Prove that the limit of a decreasing family of outer measures is an outer measure.

Doing out the "obvious" approach, we quickly reach the problem of wanting to say that $$\lim_{j\to\infty}\;\mu_j^*\left(\bigcup_{i=1}^\infty A_i\right)\leq\lim_{j\to\infty}\left(\sum_{i=1}^\infty\;\mu_j^*(A_i)\right)\underbrace{\leq}_{\text{PROBLEM}}\sum_{i=1}^\infty\left(\lim_{j\to\infty}\;\mu_j^*(A_i)\right)$$ The problem, as I see it, is that Fatou's Lemma has the inequality going the opposite way of what we want here (by the way, this course hasn't actually gotten to integration yet).

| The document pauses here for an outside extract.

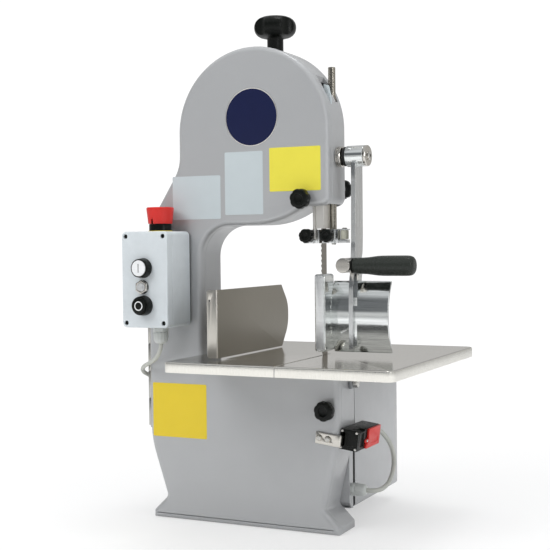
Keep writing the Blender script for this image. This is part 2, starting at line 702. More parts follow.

In fact, I think the claim is false, because I can imagine very well having the following scenario:

  • $\{A_i\}_{i=1}^\infty\subset \mathcal{P}(X)$ is a family of subsets of $X$ (disjoint, probably)
  • $\mu_j^*:\mathcal{P}(X)\to[0,\infty]$ are decreasing family of outer measures on $X$ with the property that $$\mu_j^*(A_i)=\begin{cases}1\text{ if }j\leq i\\ 0\text{ if }j>i \end{cases}$$ (This certainly would not be in conflict with the assumption that the $\mu_j^*$ are decreasing, i.e. that $\mu_j^*(A)\geq\mu_{j+1}^*(A)$ for all $j\in\mathbb{N}$ and $A\subseteq X$.)

Letting $\mu^*:\mathcal{P}(X)\to[0,\infty]$ be defined by $\mu^*(A)=\lim_{j\to\infty}\mu_j^*(A)$, we conclude immediately that $\mu^*(\varnothing)=0$ and that $\mu^*(A)\leq\mu^*(B)$ when $A\subseteq B$, but we then have that $$\mu^*\left(\bigcup_{i=1}^\infty A_i\right)=\lim_{j\to\infty}\;\mu_j^*\left(\bigcup_{i=1}^\infty A_i\right)\geq\lim_{j\to\infty}\;\mu_j^*(A_j)=\lim_{j\to\infty}\;1=1$$ while $$\sum_{i=1}^\infty\;\mu^*(A_i)=\sum_{i=1}^\infty\left(\lim_{j\to\infty}\;\mu_j^*(A_i)\right)=\sum_{i=1}^\infty\left(\lim_{j\to\infty}\;\;{1\text{ if }j\leq i\atop 0\text{ if }j>i}\right)=\sum_{i=1}^\infty\;0=0 $$ so that $$\mu^*\left(\bigcup_{i=1}^\infty A_i\right)\not\leq\sum_{i=1}^\infty\;\mu^*(A_i)$$ and therefore $\mu^*$ is not an outer measure.

So, giving as little away as possible (as this is a homework question), is the scenario I proposed above impossible? I tried to construct examples with $X=\mathbb{N}$ and the value of $\mu_j^*(A)$ depending on whether $A\cap\{1,\ldots,j\}=\varnothing$, but that didn't get anywhere.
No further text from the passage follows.